New biomolecular archaeological evidence backed up by increasingly sophisticated scientific testing techniques are uncovering medicinal remedies discovered, tested, and sometimes lost, throughout millennia of human history—herbs, tree resins, and other organic materials dispensed by ancient fermented beverages like wine and beer. Did those ancient “remedies” work-and if so, is there something we can learn—or re-learn—from our ancestors to help sick people today? The answer is now a definitive yes, thanks to early positive results from laboratory testing conducted by researchers at Penn Medicine’s Abramson Cancer Center working in collaboration with the University of Pennsylvania Museum’s Biomolecular Archaeology Laboratory run by archaeochemist and ancient alcohol expert Patrick E. McGovern, PhD.
Over the past two years, researchers working on a unique joint project, “Archaeological Oncology: Digging for Drug Discovery,” have been testing compounds found in ancient fermented beverages from China and Egypt for their anticancer properties. Several compounds—specifically luteolin from sage and ursolic acid from thyme and other herbs attested in ancient Egyptian wine jars, ca 3150 BCE, and artemisinin and its synthetic derivative, artesunate, and isoscopolein from wormwood species (Artemisia), which laced an ancient Chinese rice wine, ca 1050 BCE—showed promising and positive test tube activity against lung and colon cancers.
The next stage, testing of these compounds against lung cancer in animal models, is being planned for the future. A review of the research undertaken, and early results obtained, is available in the July 2010 issue of International Journal of Oncology.

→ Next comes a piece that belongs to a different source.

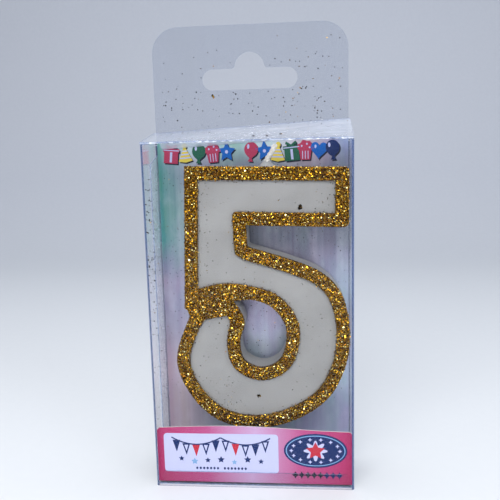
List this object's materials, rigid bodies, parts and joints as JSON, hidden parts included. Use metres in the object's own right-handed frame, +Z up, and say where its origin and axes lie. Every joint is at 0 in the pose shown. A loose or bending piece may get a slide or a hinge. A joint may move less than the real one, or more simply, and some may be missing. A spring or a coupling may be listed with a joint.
{
  "type": "number birthday candle",
  "caption": "Numeral five birthday candle in white wax with a gold glitter rim, boxed in a clear hang-tab pack with a printed card insert.",
  "frame": {"origin": "middle of the pack's base, on the surface that it stands on", "axes": "+Z up along the pack to its hang tab, +Y to the pack's flat back, front face towards -Y, +X to the viewer's right"},
  "size_m": [0.062, 0.02, 0.1428],
  "materials": {
    "wax": "satin translucent paraffin wax",
    "gold_glitter": "loose metallic gold glitter in clear binder",
    "cotton": "waxed braided cotton",
    "pick_plastic": "moulded white plastic",
    "holographic_card": "holographic foil laminated card",
    "pink_card": "gloss printed card",
    "clear_film": "clear gloss film"
  },
  "bodies": {
    "pack": {"card_back": "holographic_card", "card_floor": "pink_card", "card_lip": "pink_card", "front_panel": "clear_film", "left_panel": "clear_film", "right_panel": "clear_film", "back_panel": "clear_film", "hang_tab": "clear_film", "glue_seam": "clear_film"},
    "candle": {"wax_body": "wax", "glitter_rim": "gold_glitter", "wick": "cotton", "cake_pick": "pick_plastic"},
    "top_lid": {"top_lid": "clear_film"},
    "top_tuck": {"top_tuck": "clear_film"},
    "top_dust_left": {"top_dust_left": "clear_film"},
    "top_dust_right": {"top_dust_right": "clear_film"},
    "bottom_lid": {"bottom_lid": "clear_film"},
    "bottom_tuck": {"bottom_tuck": "clear_film"},
    "bottom_dust_left": {"bottom_dust_left": "clear_film"},
    "bottom_dust_right": {"bottom_dust_right": "clear_film"}
  },
  "joints": [
    {"name": "top_lid_crease", "type": "hinge", "parent": "pack", "child": "top_lid", "pos_m": [0, -0.01, 0.10705], "axis": [1, 0, 0], "range_deg": [-10, 170], "stiffness_Nm_per_rad": 0.002, "springref_deg": 1.2},
    {"name": "top_tuck_crease", "type": "hinge", "parent": "top_lid", "child": "top_tuck", "pos_m": [0, 0.00783, 0.11019], "axis": [1, 0, 0], "range_deg": [-2.5, 42.5]},
    {"name": "top_dust_left_crease", "type": "hinge", "parent": "pack", "child": "top_dust_left", "pos_m": [-0.031, 0, 0.1066], "axis": [0, -1, 0], "range_deg": [-5, 85]},
    {"name": "top_dust_right_crease", "type": "hinge", "parent": "pack", "child": "top_dust_right", "pos_m": [0.031, 0, 0.1066], "axis": [0, 1, 0], "range_deg": [-5, 85]},
    {"name": "bottom_lid_crease", "type": "hinge", "parent": "pack", "child": "bottom_lid", "pos_m": [0, 0.0097, 0], "axis": [1, 0, 0], "range_deg": [0, 180]},
    {"name": "bottom_tuck_crease", "type": "hinge", "parent": "bottom_lid", "child": "bottom_tuck", "pos_m": [0, -0.0088, 0.0003], "axis": [1, 0, 0], "range_deg": [0, 45]},
    {"name": "bottom_dust_left_crease", "type": "hinge", "parent": "pack", "child": "bottom_dust_left", "pos_m": [-0.03065, 0, 0.00035], "axis": [0, 1, 0], "range_deg": [0, 90]},
    {"name": "bottom_dust_right_crease", "type": "hinge", "parent": "pack", "child": "bottom_dust_right", "pos_m": [0.03065, 0, 0.00035], "axis": [0, -1, 0], "range_deg": [0, 90]},
    {"name": "candle_lift", "type": "slide", "parent": "pack", "child": "candle", "axis": [0, 0, 1], "range_m": [0, 0.0008]}
  ],
  "couplings": [
    {"joint": "top_tuck_crease", "follows": "top_lid_crease", "ratio": 0.25},
    {"joint": "top_dust_left_crease", "follows": "top_lid_crease", "ratio": 0.5},
    {"joint": "top_dust_right_crease", "follows": "top_lid_crease", "ratio": 0.5},
    {"joint": "bottom_tuck_crease", "follows": "bottom_lid_crease", "ratio": 0.25},
    {"joint": "bottom_dust_left_crease", "follows": "bottom_lid_crease", "ratio": 0.5},
    {"joint": "bottom_dust_right_crease", "follows": "bottom_lid_crease", "ratio": 0.5}
  ]
}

Co-author Melpo Christofidou-Solomidou, PhD, research associate professor in the Division of Pulmonary, Allergy and Critical Care and an Abramson Cancer Center Investigator, noted that the early results were especially promising: “Artesunate is an old drug that has been used in humans for malaria, but now it is being ‘rediscovered’ for use against lung cancer. Analysis of artesunate showed potent anticarcinogenic properties in lung cancer cells—a very encouraging sign. We are ready to take these findings, and this ancient/modern compound, to the next stage in testing.”